ETF: SPROTT JUNIOR GOLD MINERS ETF (SYM: SGDJ)
HIGHER TORQUE FOR THE NEXT LEG

If GDX is the “senior miner” play, SGDJ moves down the food chain
to smaller companies—often with more upside torque when gold is
strong, and more downside volatility when sentiment turns.

The Sprott Junior Gold Miners ETF (SGDJ) tracks a rules-based junior
gold miners index and has a net expense ratio of 0.50%. The
methodology is designed to emphasize smaller-cap gold companies
(including producers and explorers) and is reconstituted periodically.

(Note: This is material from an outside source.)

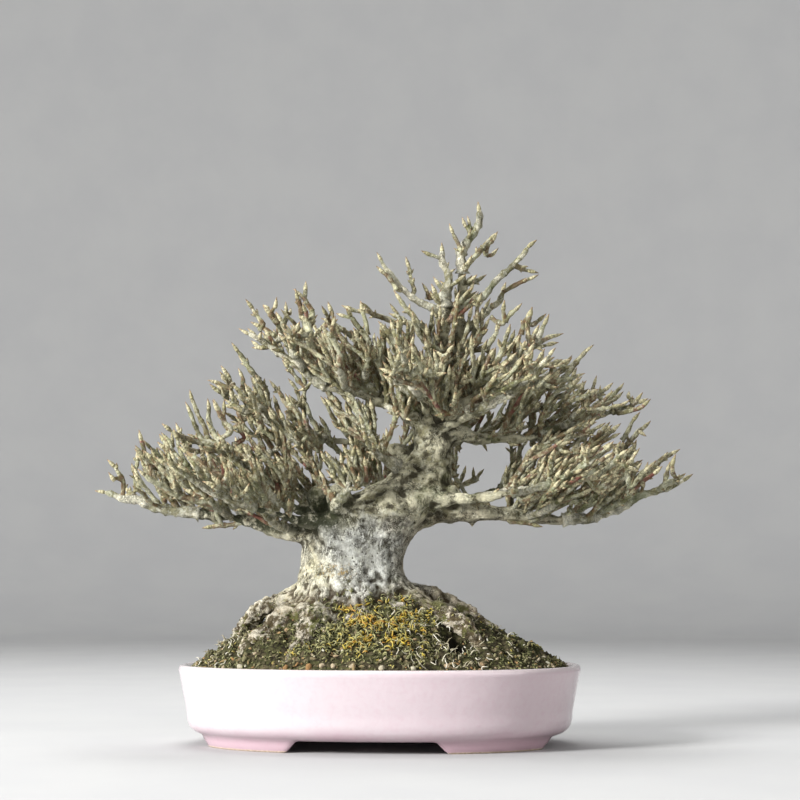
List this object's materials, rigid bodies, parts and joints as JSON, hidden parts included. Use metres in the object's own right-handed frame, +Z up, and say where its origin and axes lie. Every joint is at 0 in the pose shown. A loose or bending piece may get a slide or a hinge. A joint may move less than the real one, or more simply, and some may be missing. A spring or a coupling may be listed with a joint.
{
  "type": "trident maple bonsai",
  "caption": "Bare winter bonsai: thick tapering trunk on spreading surface roots, tiered limbs with dense fine twigs and pointed buds, in a low oval glazed pot with feet.",
  "frame": {"origin": "under the middle of the whole object's box, on the surface that the pot's feet stand on", "axes": "+X along the pot's long side and the crown's widest spread, towards the side that the treetop leans to; -Y towards the front; +Z up"},
  "size_m": [0.2956, 0.176, 0.2718],
  "materials": {
    "glaze": "glossy white to pale pink glaze, deeper pink where it pools above the feet, bare pale clay under the feet",
    "bark": "rough pale grey-green and cream bark with whitish lichen, beige twigs and brown-tipped buds",
    "soil": "matt granular soil, partly grown over with yellow-green moss",
    "screen": "matt black-green plastic",
    "wire": "dull bare wire"
  },
  "bodies": {
    "root": {"pot": "glaze", "soil": "soil", "tree": "bark", "drain_screen_left": "screen", "drain_screen_right": "screen", "screen_clip_left": "wire", "screen_clip_right": "wire"}
  },
  "joints": []
}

WHY JUNIORS CAN MOVE MORE: juniors often have fewer producing assets,
more concentrated operational exposure, and valuations that are more
sensitive to sentiment and funding conditions. In strong gold tapes,
that can be a feature—because capital starts chasing the “next”
mine build, the “next” discovery, and the “next” takeover
candidate.

THE TRADE-OFF: juniors can underperform badly when gold chops
sideways, when financing tightens, or when equity markets are
volatile.

ETF: GLOBAL X GOLD EXPLORERS ETF (SYM: GOEX)
THE EXPLORATION/DEVELOPMENT OPTION

If you want exposure even earlier in the pipeline—companies
exploring for deposits or developing projects—GOEX is designed for
that.

GOEX tracks a gold explorers and developers index, has a total expense
ratio listed at 0.65%, and distributes semi-annually.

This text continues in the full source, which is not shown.